Enfin, quelques amendements se sont heurtés à la jurisprudence habituelle, qui n'est pas propre aux lois de finances, de l'article 40 de la Constitution, à savoir l'impossibilité d'augmenter une charge publique. Il en va ainsi des amendements qui visent à instaurer une dotation budgétaire de l'État au profit de l'Agence de la transition écologique (Ademe), ou de ceux qui tendent à supprimer la modulation des allocations familiales en fonction du revenu, puisqu'ils accroîtraient les dépenses de prestations sociales. Il en va de même des amendements proposant d'étendre le bouclier tarifaire applicable aux plus petites collectivités, du fait de la compensation budgétaire en résultant, pour indemniser les fournisseurs d'électricité, ou encore des amendements qui visaient à élargir le public pouvant bénéficier du dispositif d'indemnisation de l'activité partielle, du fait du coût de celle-ci pour l'État comme pour l'Unedic. Seuls trente-deux amendements tendant à accroître une charge publique ont ainsi été déclarés irrecevables.

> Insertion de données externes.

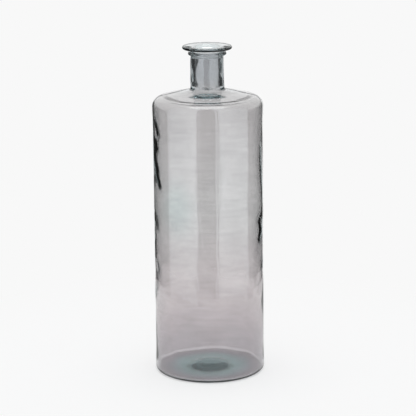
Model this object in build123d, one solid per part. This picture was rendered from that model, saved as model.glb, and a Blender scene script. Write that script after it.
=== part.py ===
from build123d import *
import os
from math import asin, cos, degrees, radians, sin, tan

# A tall bottle vase, mouth-blown in a mould from recycled glass.
# Millimetres, +Z up, origin on the axis at the plane that the vase stands on.
# Every zone is a body of revolution, drawn as a closed half section in the XZ plane.

# Overall sizes
total_height = 750.0
body_diameter = 250.0

# Base: a floor pushed up a little from below, with a rounded heel and a short upstand.
# The glass gathers in the middle of the floor, in a dome.
base_height = 24.0
floor_thickness = 5.0
heel_radius = 9.0
inner_heel_radius = 5.0
push_up_diameter = 112.0
push_up_height = 4.0
floor_dome_diameter = 124.0
floor_dome_height = 13.0

# Body wall and shoulder, blown to one thickness
wall_thickness = 3.5
shoulder_corner_radius = 21.0
shoulder_slope_angle = 14.0
neck_foot_fillet_radius = 5.0

# Collar: round the neck's foot the shoulder thickens, because its inside is less steep there
collar_diameter = 136.0
collar_slope_angle = 7.0
inner_foot_fillet_radius = 15.0

# Neck: thick, because the glass is hardly blown out there, and drawn in a little towards the top
neck_length = 77.0
neck_foot_diameter = 76.0
neck_top_diameter = 74.2
throat_diameter = 56.0

# String ring: a bead of glass laid round the neck, right under the lip
string_ring_diameter = 86.0
string_ring_height = 8.0

# Lip: a flange folded out of the neck, with a round edge and a slightly dished top
lip_height = 13.0
lip_diameter = 111.6
lip_edge_thickness = 7.5
lip_dish_angle = 4.0
mouth_rounding_radius = 6.0

# Radii of the surfaces that the zones share
body_radius = body_diameter / 2
cavity_radius = body_radius - wall_thickness
push_up_radius = push_up_diameter / 2
floor_dome_radius = floor_dome_diameter / 2
collar_radius = collar_diameter / 2
neck_foot_radius = neck_foot_diameter / 2
neck_top_radius = neck_top_diameter / 2
throat_radius = throat_diameter / 2
string_ring_radius = string_ring_diameter / 2
lip_radius = lip_diameter / 2
lip_edge_radius = lip_edge_thickness / 2

# Ends of a section's edges that lie closer than this are one point
point_tolerance = 1e-6


def at(radius, height):
    """A point of the section plane, as far from the axis and as high as given."""
    return Vector(radius, 0, height)


def on_circle(centre, radius, angle):
    """The point of a circle about centre, at an angle up from the outward direction."""
    return at(centre.X + radius * cos(radians(angle)), centre.Z + radius * sin(radians(angle)))


def arc(centre, radius, start_angle, end_angle):
    """The arc of a circle in the section plane, between two angles."""
    middle_angle = (start_angle + end_angle) / 2
    return ThreePointArc(
        on_circle(centre, radius, start_angle),
        on_circle(centre, radius, middle_angle),
        on_circle(centre, radius, end_angle),
    )


def section(*path):
    """The closed section that runs through the given points and arcs in order."""
    edges = []
    for this, following in zip(path, path[1:] + path[:1]):
        end = this if isinstance(this, Vector) else this @ 1
        start = following if isinstance(following, Vector) else following @ 0
        if not isinstance(this, Vector):
            edges.append(this)
        if (start - end).length > point_tolerance:
            edges.append(Line(end, start))
    return make_face(edges)


def turned(*path):
    """The body that the section makes when it is turned about the vase's axis."""
    return revolve(section(*path), axis=Axis.Z)


def bell_points(foot_radius, foot_height, rise):
    """Five points of a bell curve, from its foot to its crown on the axis.

    The curve is two equal arcs, level at the foot and at the crown, that meet half way.
    """
    swing = (foot_radius**2 + rise**2) / (4 * rise)
    half_turn = degrees(asin(foot_radius / 2 / swing)) / 2
    foot_centre = at(foot_radius, foot_height + swing)
    crown_centre = at(0, foot_height + rise - swing)
    return [
        on_circle(foot_centre, swing, -90),
        on_circle(foot_centre, swing, -90 - half_turn),
        at(foot_radius / 2, foot_height + rise / 2),
        on_circle(crown_centre, swing, 90 - half_turn),
        on_circle(crown_centre, swing, 90),
    ]


def bell(points):
    """The two arcs through the five points of a bell curve."""
    return ThreePointArc(*points[:3]), ThreePointArc(*points[2:])


# Heights of the joints between the zones, counted down from the lip.
# The shoulder's cone starts where its corner has turned from upright to the slope.
slope = radians(shoulder_slope_angle)
collar_slope = radians(collar_slope_angle)
corner_end_angle = 90 - shoulder_slope_angle
collar_end_angle = 90 - collar_slope_angle
inner_corner_radius = shoulder_corner_radius - wall_thickness
corner_centre_radius = body_radius - shoulder_corner_radius


def cone_rise(corner_radius, radius):
    """How far the cone that leaves a corner lies above the corner's centre, at a radius."""
    corner_end_radius = corner_centre_radius + corner_radius * sin(slope)
    return corner_radius * cos(slope) + (corner_end_radius - radius) * tan(slope)


# The rises of the two fillets are those of their centres.
outer_fillet_centre_radius = neck_foot_radius + neck_foot_fillet_radius
inner_fillet_centre_radius = throat_radius + inner_foot_fillet_radius
outer_cone_rise = cone_rise(shoulder_corner_radius, outer_fillet_centre_radius)
outer_fillet_rise = outer_cone_rise + neck_foot_fillet_radius / cos(slope)
collar_foot_rise = cone_rise(inner_corner_radius, collar_radius)
collar_top_rise = collar_foot_rise + (collar_radius - inner_fillet_centre_radius) * tan(collar_slope)
inner_fillet_rise = collar_top_rise + inner_foot_fillet_radius / cos(collar_slope)
shoulder_height = max(outer_fillet_rise, inner_fillet_rise)

lip_foot = total_height - lip_height
string_ring_foot = lip_foot - string_ring_height
shoulder_top = lip_foot - neck_length
shoulder_foot = shoulder_top - shoulder_height
corner_centre = at(corner_centre_radius, shoulder_foot)


def make_base():
    """The floor of the vase, with its push-up, dome, heel and the upstand that carries the wall."""
    heel_centre = at(body_radius - heel_radius, heel_radius)
    inner_heel_centre = at(cavity_radius - inner_heel_radius, floor_thickness + inner_heel_radius)
    return turned(
        *bell(bell_points(push_up_radius, 0, push_up_height)),
        *bell(bell_points(floor_dome_radius, floor_thickness, floor_dome_height)[::-1]),
        arc(inner_heel_centre, inner_heel_radius, -90, 0),
        at(cavity_radius, base_height),
        at(body_radius, base_height),
        arc(heel_centre, heel_radius, 0, -90),
    )


def make_body_wall():
    """The upright wall between the base and the shoulder, a plain tube."""
    return turned(
        at(cavity_radius, base_height),
        at(cavity_radius, shoulder_foot),
        at(body_radius, shoulder_foot),
        at(body_radius, base_height),
    )


def make_shoulder():
    """The round corner, low cone and thick collar that close the body, up to the foot of the neck."""
    outer_fillet_centre = at(outer_fillet_centre_radius, shoulder_foot + outer_fillet_rise)
    inner_fillet_centre = at(inner_fillet_centre_radius, shoulder_foot + inner_fillet_rise)
    return turned(
        arc(corner_centre, shoulder_corner_radius, 0, corner_end_angle),
        arc(outer_fillet_centre, neck_foot_fillet_radius, corner_end_angle - 180, -180),
        at(neck_foot_radius, shoulder_top),
        at(throat_radius, shoulder_top),
        arc(inner_fillet_centre, inner_foot_fillet_radius, -180, collar_end_angle - 180),
        at(collar_radius, shoulder_foot + collar_foot_rise),
        arc(corner_centre, inner_corner_radius, corner_end_angle, 0),
    )


def make_neck():
    """The thick tube of the neck, drawn in up to the string ring and straight behind it."""
    return turned(
        at(throat_radius, shoulder_top),
        at(neck_foot_radius, shoulder_top),
        at(neck_top_radius, string_ring_foot),
        at(neck_top_radius, lip_foot),
        at(throat_radius, lip_foot),
    )


def make_string_ring():
    """The bead round the neck's top: flat where it was laid on, half round outside."""
    bead_radius = string_ring_height / 2
    bead_centre = at(string_ring_radius - bead_radius, string_ring_foot + bead_radius)
    return turned(
        at(neck_top_radius, string_ring_foot),
        arc(bead_centre, bead_radius, -90, 90),
        at(neck_top_radius, lip_foot),
    )


def make_lip():
    """The flange of the mouth: trumpet-shaped below, half round at the edge, dished on top."""
    edge_centre = at(lip_radius - lip_edge_radius, total_height - lip_edge_radius)
    reach = edge_centre.X - neck_top_radius
    drop = lip_height - lip_edge_thickness
    trumpet_radius = (reach**2 + drop**2) / (2 * drop)
    trumpet_centre = edge_centre - at(0, lip_edge_radius + trumpet_radius)
    flare_angle = degrees(asin(reach / trumpet_radius))

    # The dished top is the line that touches both the edge's round and the mouth's round.
    dish_sine = sin(radians(lip_dish_angle))
    dish_cosine = cos(radians(lip_dish_angle))
    mouth_centre_radius = throat_radius + mouth_rounding_radius
    dish_reach = edge_centre.X - mouth_centre_radius
    mouth_drop = (mouth_rounding_radius - lip_edge_radius + dish_reach * dish_sine) / dish_cosine
    mouth_centre = at(mouth_centre_radius, edge_centre.Z - mouth_drop)
    return turned(
        arc(trumpet_centre, trumpet_radius, 90 + flare_angle, 90),
        arc(edge_centre, lip_edge_radius, -90, 90 + lip_dish_angle),
        arc(mouth_centre, mouth_rounding_radius, 90 + lip_dish_angle, 180),
        at(throat_radius, lip_foot),
    )


pieces = {
    "base": make_base(),
    "body_wall": make_body_wall(),
    "shoulder": make_shoulder(),
    "neck": make_neck(),
    "string_ring": make_string_ring(),
    "lip": make_lip(),
}

os.makedirs("parts", exist_ok=True)
for node, piece in pieces.items():
    export_step(piece, f"parts/{node}.step")
    print(node, "volume", round(piece.volume), "height", round(piece.bounding_box().size.Z, 2))
print("body wall from", base_height, "to", round(shoulder_foot, 2), "neck from", round(shoulder_top, 2))
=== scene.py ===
import math

import bpy
import numpy as np
from mathutils import Matrix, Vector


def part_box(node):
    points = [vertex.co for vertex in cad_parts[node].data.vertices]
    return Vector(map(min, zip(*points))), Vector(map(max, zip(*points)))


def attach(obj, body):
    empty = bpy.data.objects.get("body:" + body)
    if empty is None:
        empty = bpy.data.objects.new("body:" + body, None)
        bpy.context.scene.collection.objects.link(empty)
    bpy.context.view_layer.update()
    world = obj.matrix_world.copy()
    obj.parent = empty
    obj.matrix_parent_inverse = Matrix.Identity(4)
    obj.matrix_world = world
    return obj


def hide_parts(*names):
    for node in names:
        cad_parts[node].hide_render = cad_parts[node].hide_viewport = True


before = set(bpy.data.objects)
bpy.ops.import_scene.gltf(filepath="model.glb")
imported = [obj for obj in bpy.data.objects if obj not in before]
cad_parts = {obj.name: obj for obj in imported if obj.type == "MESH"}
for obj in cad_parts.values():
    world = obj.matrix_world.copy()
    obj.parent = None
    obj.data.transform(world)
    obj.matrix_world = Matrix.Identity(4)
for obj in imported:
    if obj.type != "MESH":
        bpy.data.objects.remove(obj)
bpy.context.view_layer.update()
print("frame loaded")


# Vessel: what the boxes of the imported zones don't say, in metres and degrees
vessel = {
    "wallThickness": 0.0035,
    "floorThickness": 0.005,
    "heelRadius": 0.009,
    "innerHeelRadius": 0.005,
    "pushUpRadius": 0.056,
    "pushUpHeight": 0.004,
    "domeRadius": 0.062,
    "domeHeight": 0.013,
    "shoulderCorner": 0.021,
    "shoulderSlope": 14.0,
    "footFillet": 0.005,
    "innerFootFillet": 0.015,
    "shoulderThickness": (  # distance from the axis, thickness
        (0.035, 0.0050),
        (0.068, 0.0044),
        (0.088, 0.0043),
        (0.100, 0.0036),
        (0.125, 0.0034),
    ),
    "thicknessSamples": (0.03, 0.13, 1001),  # from, to, how many
    "thicknessBlur": 20,  # samples to each side
    "coneSteps": 48,
    "neckTopRadius": 0.0371,
    "throatRadius": 0.028,
    "lipEdge": 0.0075,
    "lipDish": 4.0,
    "mouthRounding": 0.012,
    "stepsAround": 256,
}


def linePoints(start, end, steps):
    # Even steps from start to end, without the last point.
    t = np.linspace(0.0, 1.0, steps, endpoint=False)[:, None]
    return np.array(start) * (1 - t) + np.array(end) * t


def arcPoints(centre, radius, startAngle, endAngle, steps):
    # Circle about centre: radius times cosine outwards, radius times sine upwards, without the last point.
    a = np.radians(np.linspace(startAngle, endAngle, steps, endpoint=False))
    return np.column_stack([centre[0] + radius * np.cos(a), centre[1] + radius * np.sin(a)])


def bellPoints(foot, radius, height, outwards, steps):
    # Bell: foot height plus half its height times one plus the cosine of pi r / radius.
    r = np.linspace(0.0, radius, steps + 1)
    z = foot + height / 2 * (1 + np.cos(math.pi * r / radius))
    points = np.column_stack([r, z])
    return points[:-1] if outwards else points[::-1]


def filletRise(corner, fillet, filletCentreRadius, cornerCentreRadius, slope):
    # Height of a fillet's centre over the corner's, the fillet lying on the cone that leaves the corner.
    reachIn = cornerCentreRadius + corner * math.sin(slope) - filletCentreRadius
    return corner * math.cos(slope) + (fillet + reachIn * math.sin(slope)) / math.cos(slope)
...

Sur les 240 amendements irrecevables, 166 pourraient donc être corrigés, soit en ajoutant un gage, soit en les déposant en seconde partie ou sur un autre texte, soit en visant une disposition non abrogée ou en bornant une exonération d'allégement social, de telle sorte qu'ils seraient discutés lors des discussions budgétaires de l'automne. Cela diminuerait d'autant le taux d'irrecevabilité.

S'agissant de l'organisation des travaux de notre commission, il semble possible de tenir les délais impartis, si chacun fait preuve, dès le début de la discussion, du respect des temps de présentation des amendements et s'attache à éviter les redondances lorsque des amendements identiques sont présentés. Hormis sur certains amendements qui font débat, je vous propose de limiter le temps de défense de l'amendement à une minute puis d'accepter une prise de parole pour et une contre.